For whatever reason, Leeds have never been among rugby league’s most popular clubs and, in truth, they would probably struggle to squeeze into the top-30.
But the esteem in which Burrow is held cuts across club loyalties, as evidenced by the incredible response to an online appeal launched by the club.
As of yesterday evening, direct donations had reached £253,748.14, with gift aid contributions taking the tally above £300,000.
Naturally, there was been a outpouring of good will from Leeds, Burrow’s adopted home city, but that has been echoed sport-wide.
Kallum Watkins’s testimonial game against Castleford Tigers a year ago was played in front of just over 6,000, but the rush of support for Burrow meant the ‘house full’ notices were posted before the end of last week.
Bulls, despite their own recent financial issues, agreed to donate all their receipts to Burrow and their playing squad paid for tickets and Sky television covered the match live with their staff working for free. It is difficult to imagine a similar response for any other player than Burrow, whose lack of size, blistering pace, fearless running and eye for a gap endeared him to a generation of rugby fans and yielded eight Grand Final wins, three World Club Challenge and league leaders’ successes and two Challenge Cups.

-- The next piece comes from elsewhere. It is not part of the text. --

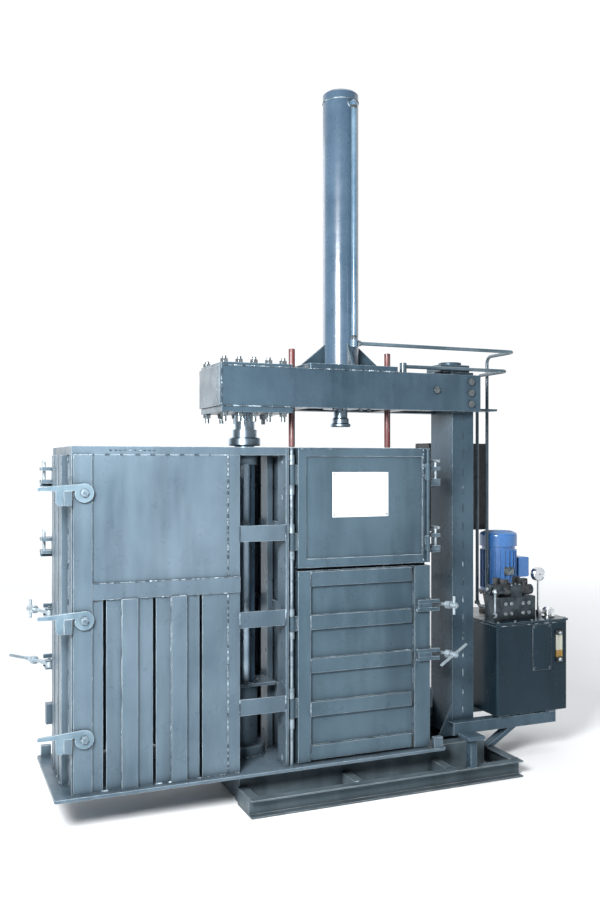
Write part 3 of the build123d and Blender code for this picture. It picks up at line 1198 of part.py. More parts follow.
# Hook latches on the slatted side, lying over keepers on the end wall
HOOK_X = BOX_OUTER_X - 43
HOOK_Z = up_box(0.1608, 0.5, 0.8648)
HOOK_EYE = 34
HOOK_PIN = 9
HOOK_WALL = 10
HOOK_UNDER = 8
HOOK_END_X = HOOK_X + 164
KEEPER_X1 = BOX_OUTER_X + 28
TOOTH_X1 = KEEPER_X1 + 29
TOOTH_DROP = 45
HOOK_GAP = 2
hook_plane = Plane.XZ.offset(-(STILE_FACE_Y + HOOK_GAP))
for level, z in zip(("low", "middle", "high"), HOOK_Z):
    with BuildPart() as hook:
        with BuildSketch(hook_plane):
            with Locations((HOOK_X, z)):
                Circle(HOOK_EYE)
            Polygon(
                (HOOK_X, z + HOOK_UNDER),
                (KEEPER_X1 + AIR, z + HOOK_UNDER),
                (KEEPER_X1 + AIR + 3, z - TOOTH_DROP),
                (TOOTH_X1 - 10, z - TOOTH_DROP),
                (TOOTH_X1, z - TOOTH_DROP + 10),
                (TOOTH_X1, z + HOOK_UNDER),
                (HOOK_END_X - 4, z + HOOK_UNDER),
                (HOOK_END_X, z + HOOK_UNDER + 4),
                (HOOK_END_X - 4, z + HOOK_UNDER + 14),
                (TOOTH_X1, z + HOOK_UNDER + 18),
                (HOOK_X, z + HOOK_EYE),
                align=None,
            )
            with Locations((HOOK_X, z)):
                Circle(HOOK_PIN + SLIDE, mode=Mode.SUBTRACT)
        extrude(amount=-HOOK_WALL)
    for side, turn in (("right", 0), ("left", 180)):
        turned = hook.part.rotate(Axis.Z, turn)
        turned.label = f"hook_{level}_{side}"
        export_step(turned, f"parts/hook_{level}_{side}.step")

# Latch brackets welded to the boxes: hook pins and keepers, clamp lugs, drop pin guides
KEEPER_Y0 = 215
HOOK_FACE_Y = STILE_FACE_Y + HOOK_GAP
EYE_HALF = CLAMP_EYE_HALF + AIR
EAR_WALL = 8
EAR_HALF = 13
EAR_END = 16
EAR_PIN_END = 14
BACK_BAR_Y0 = FRONT_Y + 4
BACK_BAR_Y1 = FRONT_Y + 36
BACK_BAR_WALL = 8
HOOK_NUT_RADIUS = 15
HOOK_NUT_HEIGHT = 8
with BuildPart() as hook_fittings:
    for z in HOOK_Z:
        with BuildSketch(Plane.XZ.offset(-STILE_FACE_Y)):
            with Locations((HOOK_X, z)):
                Circle(HOOK_PIN + 6)
        extrude(amount=-(HOOK_GAP - AIR))
        with BuildSketch(Plane.XZ.offset(-STILE_FACE_Y)):
            with Locations((HOOK_X, z)):
                Circle(HOOK_PIN)
        extrude(amount=-(HOOK_GAP + HOOK_WALL + HOOK_NUT_HEIGHT + 2))
        with BuildSketch(Plane.XZ.offset(-(HOOK_FACE_Y + HOOK_WALL + AIR))):
            with Locations((HOOK_X, z)):
                RegularPolygon(HOOK_NUT_RADIUS, 6)
        extrude(amount=-HOOK_NUT_HEIGHT)
        plate(BOX_OUTER_X, KEEPER_X1, KEEPER_Y0, HOOK_FACE_Y + HOOK_WALL, z - TOOTH_DROP,
              z + HOOK_UNDER - AIR)
with BuildPart() as clamp_lugs:
    for z in CLAMP_Z:
        for z0 in (z - EYE_HALF - EAR_WALL, z + EYE_HALF):
            plate(BOX_OUTER_X, CLAMP_X + EAR_END, CLAMP_Y - EAR_HALF, CLAMP_Y + EAR_HALF, z0,
                  z0 + EAR_WALL)
        upright(CLAMP_X, CLAMP_Y, z - EYE_HALF - EAR_WALL, z + EYE_HALF + EAR_PIN_END, CLAMP_PIN)
GUIDE_X0 = BOX_OUTER_X + 10
with BuildPart() as pin_guides:
    for z in PIN_Z:
        for z0 in (z, z + LEAF_GAP):
            plate(GUIDE_X0, PIN_X + EAR_END, PIN_Y - LEAF_WALL, BACK_BAR_Y1, z0, z0 + LEAF_WALL)
            plate(BOX_OUTER_X, GUIDE_X0, BACK_BAR_Y0, BACK_BAR_Y1, z0, z0 + LEAF_WALL)
        plate(BOX_OUTER_X, GUIDE_X0 + BACK_BAR_WALL, BACK_BAR_Y1 - BACK_BAR_WALL, BACK_BAR_Y1, z,
              z + LEAF_GAP + LEAF_WALL)
        upright(PIN_X, PIN_Y, z, z + LEAF_GAP + LEAF_WALL, PIN_RADIUS + SLIDE, Mode.SUBTRACT)
FOOT_LATCH = (40, 23, 44)
LOW_BRACKET = (40, 40, 80)
FOOT_LATCH_X = FLOOR_HALF_X - 54
FOOT_LATCH_Y = 6 - FLOOR_HALF_Y
with BuildPart() as low_latches:
    with Locations((BOX_OUTER_X, BACK_BAR_Y0, *up_box(0.1224))):
        Box(*LOW_BRACKET, align=Align.MIN)
    with Locations((FOOT_LATCH_X, FOOT_LATCH_Y, BOX_Z0)):
        Box(*FOOT_LATCH, align=Align.MIN)
fittings = [hook_fittings.part, clamp_lugs.part, pin_guides.part, low_latches.part]
latch_brackets = weldment(*fittings, *(part.rotate(Axis.Z, 180) for part in fittings))
latch_brackets.label = "latch_brackets"
export_step(latch_brackets, "parts/latch_brackets.step")
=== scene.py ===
"""Dresses the twin-box swivel baler in its real finishes, with welds, fittings and a dial.

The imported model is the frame. Each sub-assembly is a class that holds its sizes and builds
its own meshes; each finish is a class named after the real material. Metres, with the origin
on the floor under the pivot column, +X to the press column and +Y away from the operator.
"""
from __future__ import annotations

import json
import logging
import math
from dataclasses import dataclass, field
from enum import Enum
from typing import Any, Iterable, Iterator, Sequence

import bmesh
import bpy
from mathutils import Matrix, Vector

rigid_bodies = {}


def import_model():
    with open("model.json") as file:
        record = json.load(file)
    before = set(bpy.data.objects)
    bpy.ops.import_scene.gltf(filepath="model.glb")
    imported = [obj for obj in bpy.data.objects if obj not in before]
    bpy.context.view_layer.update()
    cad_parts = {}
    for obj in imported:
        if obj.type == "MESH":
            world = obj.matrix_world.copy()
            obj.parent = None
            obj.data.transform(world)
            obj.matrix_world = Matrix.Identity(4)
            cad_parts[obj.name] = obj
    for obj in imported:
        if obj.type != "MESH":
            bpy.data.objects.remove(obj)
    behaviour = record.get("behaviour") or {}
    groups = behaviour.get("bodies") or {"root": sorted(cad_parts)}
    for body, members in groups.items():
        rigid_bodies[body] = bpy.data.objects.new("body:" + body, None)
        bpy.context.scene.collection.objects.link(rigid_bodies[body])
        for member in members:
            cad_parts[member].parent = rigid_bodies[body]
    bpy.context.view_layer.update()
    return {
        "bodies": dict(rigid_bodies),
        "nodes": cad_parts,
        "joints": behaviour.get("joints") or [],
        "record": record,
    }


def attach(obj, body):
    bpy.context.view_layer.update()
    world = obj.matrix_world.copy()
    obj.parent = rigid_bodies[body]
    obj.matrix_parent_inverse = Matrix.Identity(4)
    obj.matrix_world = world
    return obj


LOG = logging.getLogger("baler")

Point = Sequence[float]
Pair = tuple[float, float]
Spot = tuple[float, float, float]
Row = tuple[float, ...]
Colour = tuple[float, float, float, float]
Tree = bpy.types.NodeTree
Socket = bpy.types.NodeSocket
Mesh = bmesh.types.BMesh
Vert = bmesh.types.BMVert
Value = Socket | float | Sequence[float]
Inputs = dict[str | int, Value]

# An outline whose smallest radius in millimetres is no more than this reaches the axis
AXIS_REACH = 0.5
# One dab of weld is this many radii of the bead long
DAB = 1.5
# Heights in millimetres between which the knuckles of each hinge stand
HINGES_Z = ((289.0, 446.0), (642.0, 759.0), (955.0, 1093.0), (1210.0, 1367.0))


class Way(Enum):
    """The directions that fittings point in."""

    UP = (0.0, 0.0, 1.0)
    DOWN = (0.0, 0.0, -1.0)
    FRONT = (0.0, -1.0, 0.0)
    BACK = (0.0, 1.0, 0.0)
    LEFT = (-1.0, 0.0, 0.0)
    RIGHT = (1.0, 0.0, 0.0)

    @property
    def line(self) -> Vector:
        """The direction as a vector of length one."""
        return Vector(self.value)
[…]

Burrow was a key member of Rhinos’ golden generation which ended last year when Jones-Buchanan finally called it a day.
In tribute to Burrow and Jones-Buchanan, seven members of Leeds’s finest-ever side – Kevin Sinfield, Danny McGuire, Jamie Peacock, Kylie Leuluai, Keith Senior, Brett Delaney and Ryan Bailey – strapped themselves up to make a cameo appearance in the final 10 minutes.
Jones-Buchanan also played, but the loudest applause was reserved for Burrow who entered the field five minutes from time to a standing ovation.
The afternoon’s most moving moment came after the final hooter when Burrow broke down during a thank you speech to the crowd.
From the Western Terrace, where the Bulls fans stood, came a chant of ‘one Robbie Burrow’.
That was initially applauded by the Leeds faithful, who then joined in from the remaining three quarters of the stadium.
There was barely a dry eye in the house.
Bulls also brought on some of their club’s former Odsal heroes, Robbie Hunter Paul, Stuart Fielden, Nathan McAvoy, Rob Parker, Matty Blythe, Wayne Godwin and Jamie Fielden.
Leuluai, a fearsome former prop and the most successful overseas player in Leeds’s history, was Burrow’s designated minder and tore into Bulls like the years since his last competitive game – Rhinos’ treble-clinching Grand Final win over Wigan in 2015 – had never happened.
Rhinos coach Richard Agar joked afterwards that he is considering offering Leulaui a contract for the coming Super League season.
There was no scoring during the old boys’ reunion, though Senior – in his first game for nine years – lifted the crowd with one thrilling touchline burst and McGuire suggested he could play on if he wanted to.
For the record, Rhys Martin scored a brace of tries and five conversions for Rhinos and Liam Sutcliffe, Brad Dwyer, Callum McLelland and Richie Myler also crossed.
Bulls’ try scorers were Ross Oakes and Thomas Doyle, whose touchdown was improved by Jordan Lilley, but it was one of those occasions when the result mattered least.